An article in the Washington Post declares that the riots in Ferguson have been “the most significant explosions of racial frustration since the election of the nation’s first black president, and so Ferguson forced the country out of the fantasy that America had entered a ‘post-racial’ era.” I’m not sure who really entertained that fantasy outside of the politicians and other public figures who needed to promote it and the pundits who were willing to go along with it. But Ferguson brought to mind this prophetic blast from the past — a 1967 gathering in London with Paul Goodman, Herbert Marcuse, Allen Ginsberg, Stokely Carmichael, Emmett Grogan, and others — about racism and violence.
william osborne says
I liked the phrase that was in your email notice to those who subscribe to your blog that the meeting was about “the dialectics of liberation and the demystification of violence.” In the blog above, you changed it to the simpler and more journalistic formulation “racism and violence.” I don’t think I know of anyone who goes to more lengths to hide his education, culture, and intellect than you do.
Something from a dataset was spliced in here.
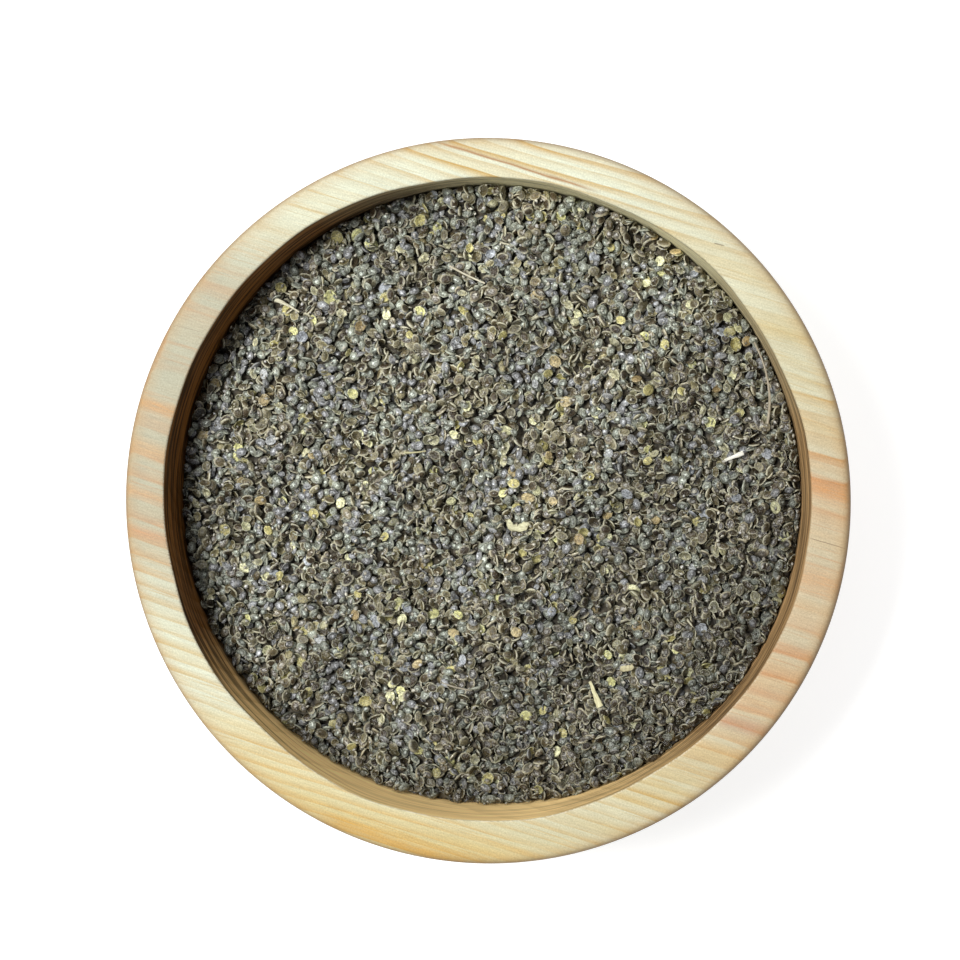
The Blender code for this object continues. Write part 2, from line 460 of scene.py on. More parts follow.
    def latewood(
        self, wires: Wiring, along: object, wander: object, waver: object, streaks: object
    ) -> bpy.types.NodeSocket:
        """How much dark latewood there is: it grows in each ring and stops short at its end.

        Args:
            wires: The material's nodes.
            along: The place along and across the fibres.
            wander: A very slow noise that bends the rings.
            waver: A slow noise that does too.
            streaks: Fine streaks along the fibres.

        Returns:
            The amount, 0 to 1.
        """
        across = wires.vector("MULTIPLY", wires.vector("SUBTRACT", along, self.heart), (0.0, 1.0, 1.0))
        radius = wires.math("MULTIPLY_ADD", wander, 6.0, wires.vector("LENGTH", across))
        radius = wires.math("MULTIPLY_ADD", waver, 0.8, radius)
        beyond = wires.math("SUBTRACT", radius, self.heart_radius)
        ring = wires.times(beyond, wires.math("MULTIPLY_ADD", beyond, self.narrowing, 1 / self.ring_width))
        each = wires.node("TexWhiteNoise", noise_dimensions="1D")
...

I guess it’s just a journalist’s understanding of what makes him readable.
I read your portrait of Nelson Algren, “A Ticket to New Jersey” on the plane back to Europe. It made a red-eye flight with brutal lay overs much more pleasant. I followed it in the wee hours of the morning with your interview of Paul Theroux and actually ended up with relatively pleasant memories of what should have been a horrible trip. The Nelson portrait is the sort of thing one would like to see in the NYT Sunday review of books.
One only need have eyes and half a brain to see that America still suffers massively from a racially informed class system. I understand why it was important for Obama to show a black man can be a centrist President, but now that he’s done that, he needs to speak more pointedly for his last couple years in office. Basic stats about income, education, and incarceration rates tell undeniable truths. This makes the postwar authors, artists, and activists during the 50s and 60s you study all the more valuable. The truths they spoke to power are words we still need to hear. They also embody aspects of integrity and social engagement that seem all but forgotten. Anyway, thanks for the work.
Jan Herman says
This comment is a danger to my health, because it swells my already vain head. But beaucoup thanks. Which is French for “I am so grateful.”